Rulon and others must use practices that meet NRCS technical standards adapted for local conditions. EQIP may provide payments up to 75% of the estimated incurred costs and income foregone of certain conservation practices and conservation activity plans.

“We are blessed to be in the right spot (for crop production), due to rich topsoil and good production climate,” Rulon says. “Our yields are seldom great, but they’re never bad. They’re consistent; a five-year average of 180.6 bu. for corn and 58.9 bu. for soybeans.”

However, since they went no-till nearly 20 years ago, those yields are still about 15% above the country average, the same difference that existed in 1992. No-till works because virtually all fields are tiled to promote drainage. “Laying tile fixes a field for 50-100 growing seasons,” Rulon says. “And we complement the tile program with EQIP payments.”

For the 400 acres in their EQIP-based program, the Rulons incorporate hog manure into their soil. “We use a Hydro no-till injection bar with narrow vertical shanks to slice into the soil,” Rulon says. “We couple that with a drag-line system to apply the liquid manure 3 in. under the soil surface. We can plant corn right behind the system.”

The system costs the Rulons about $10/acre extra; EQIP pays for half of that.

“We help our soil quality, prevent having any discharge from the hog farm and don’t have to apply any additional nitrogen (N),” notes Rulon. “These are not things you have to do. They just make a lot of sense.”

The conservation program also involves cover crops of either tillage radishes, oats, peas or ryegrass. No-till, cover-crop and manure-injecting programs enable the Rulons to grow corn using 50 lbs. less N than university recommendations “They promote strong organic development and worm populations to help aerate the soil,” he says.

Normal year routines

In normal years the Rulons plan to plant cover crops in 25-35% of their acres. “But for 2010 we had a fabulous fall, with dry weather through most of it,” Rulon says, “so that we could plant a cover crop over 65-70% of our acres. They will help maintain crop residue, prevent soil erosion and limit nutrient runoff.”

While the late summer and fall were dry, early summer rains dumped nearly a foot of precipitation on the Rulon operation in late June. “In one week we had a 3-in. rain, another 3-in. rain, then a 4-in rain,” Rulon says.

"This year (2010) the big benefit of the tiles was in the sidehill areas where yields were well above average, helping to offset the 5% low-lying areas that were destroyed by the flooding. Overall, we had record bean yields, and corn yields were only 10 bu. below average."

Smith says the EQIP program encourages growers to implement or install conservation practices. “The program is designed to offset the cost of adapting new and expensive practices.

“In Tipton County (for example), through EQIP, we’ve been able to promote practices such as no-till, cover crops, nutrient and pest management, animal waste storage facilities and animal mortality facilities.

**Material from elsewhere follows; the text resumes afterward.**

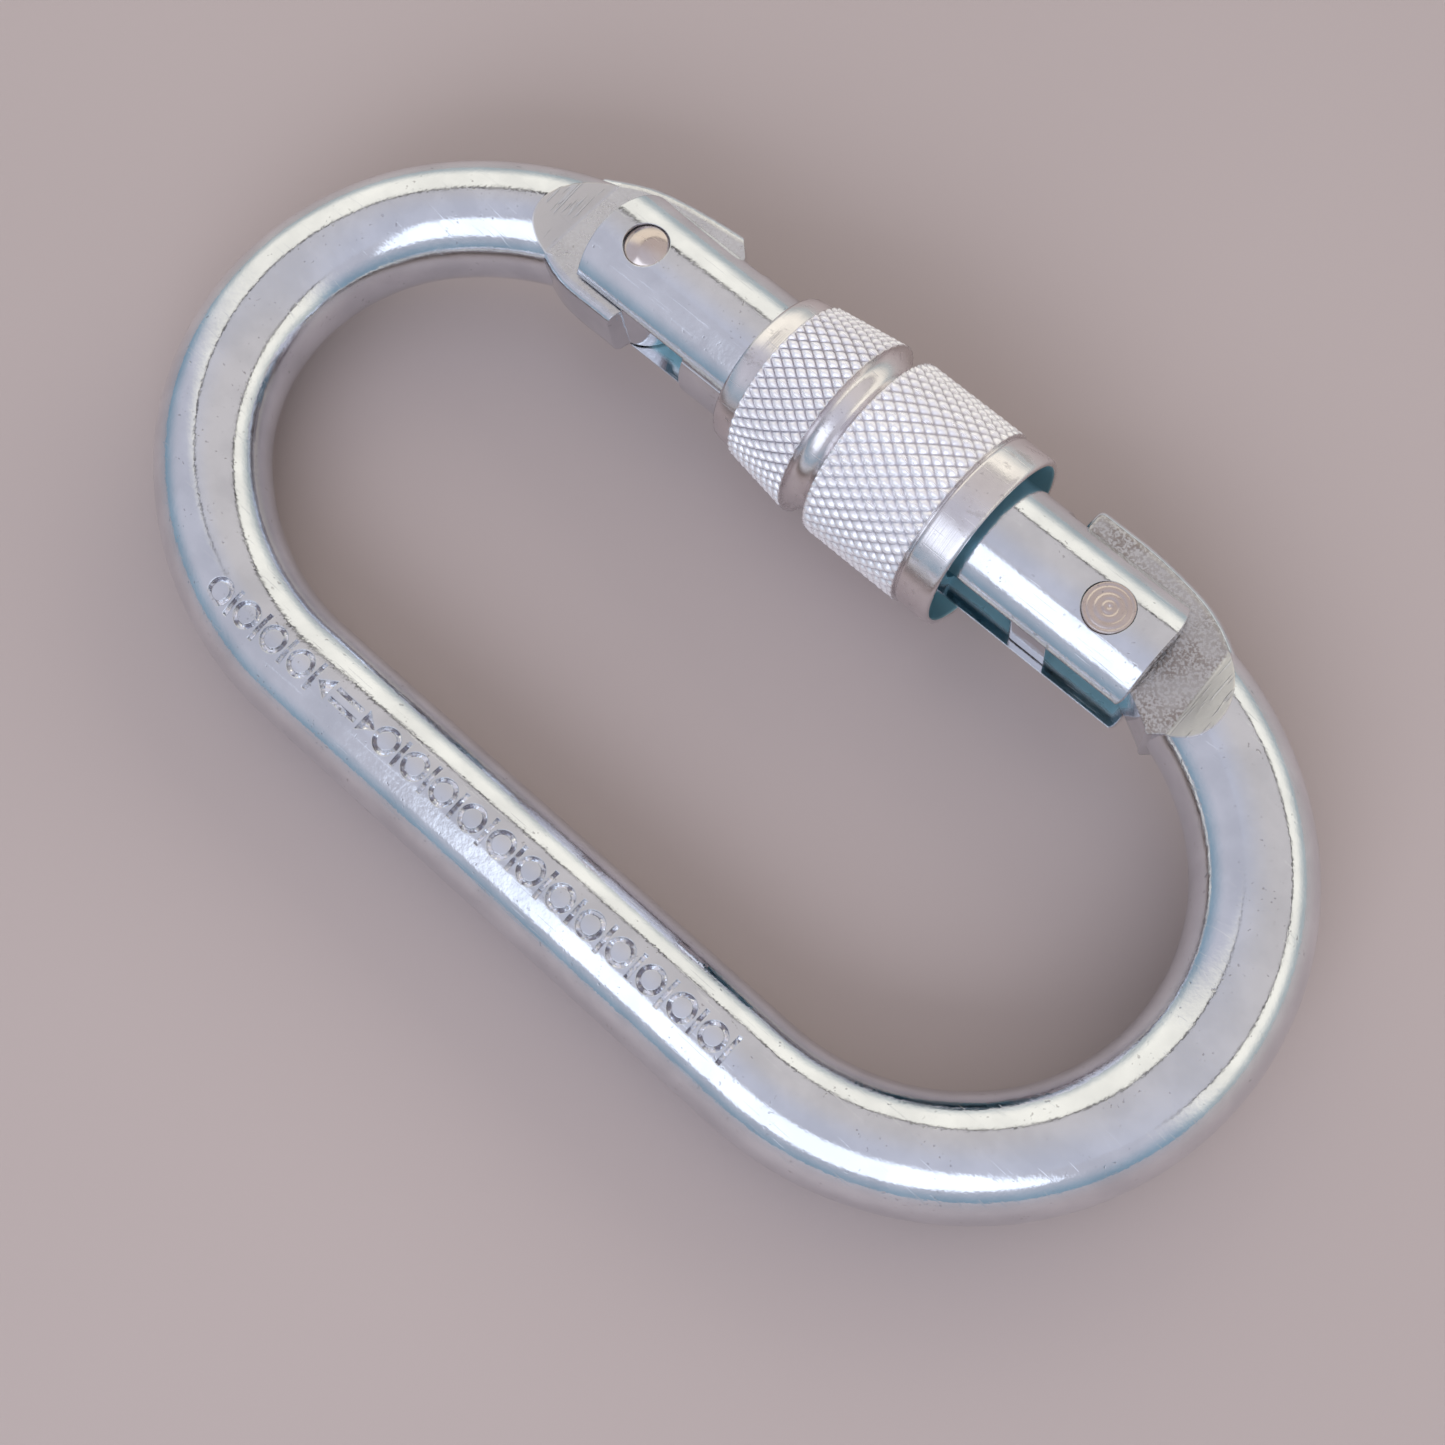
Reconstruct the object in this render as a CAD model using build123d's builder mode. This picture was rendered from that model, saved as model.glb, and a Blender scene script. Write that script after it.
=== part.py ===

“Cover crops are helping many growers prevent sheet and rill erosion, break up soil compaction and sequester nutrients. They help farmers capture residual N left in the field after a harvest or when a field has had a manure application.”

Smith says cover crops are able to prevent soluble N from running out tile lines into water bodies. “Most of the captured N will be available for other cash crops to utilize which can save the farmer money,” he says

Along with their farm, the Rulons also install tile for area growers. “The dry fall weather should provide about 60 days of good tiling weather,” Rulon says. “We’ll hopefully pattern tile 300-400 acres leading into 2011.”

Rodney Rulon plays a big part in the conservation program. “Along with EQIP, we also take part in the CSP (Conservation Stewardship Program),” he says. “The function of the practices we’ve incorporated is to develop a good stewardship program. We take extra steps to do tissue testing to enhance our N and other nutrient management.

“The CSP provides us with from $10 to $25/acre on parts of the farm. It ties into our philosophy that the right environmental decision is almost always the right economic decision in the long run,” he says.

Another conservation practice also helped prevent excessiverunoff. “We regularly plant filter strips (small grains grasses)beside fields which lie along heavy drainage ditches or creeks,”Rulon adds.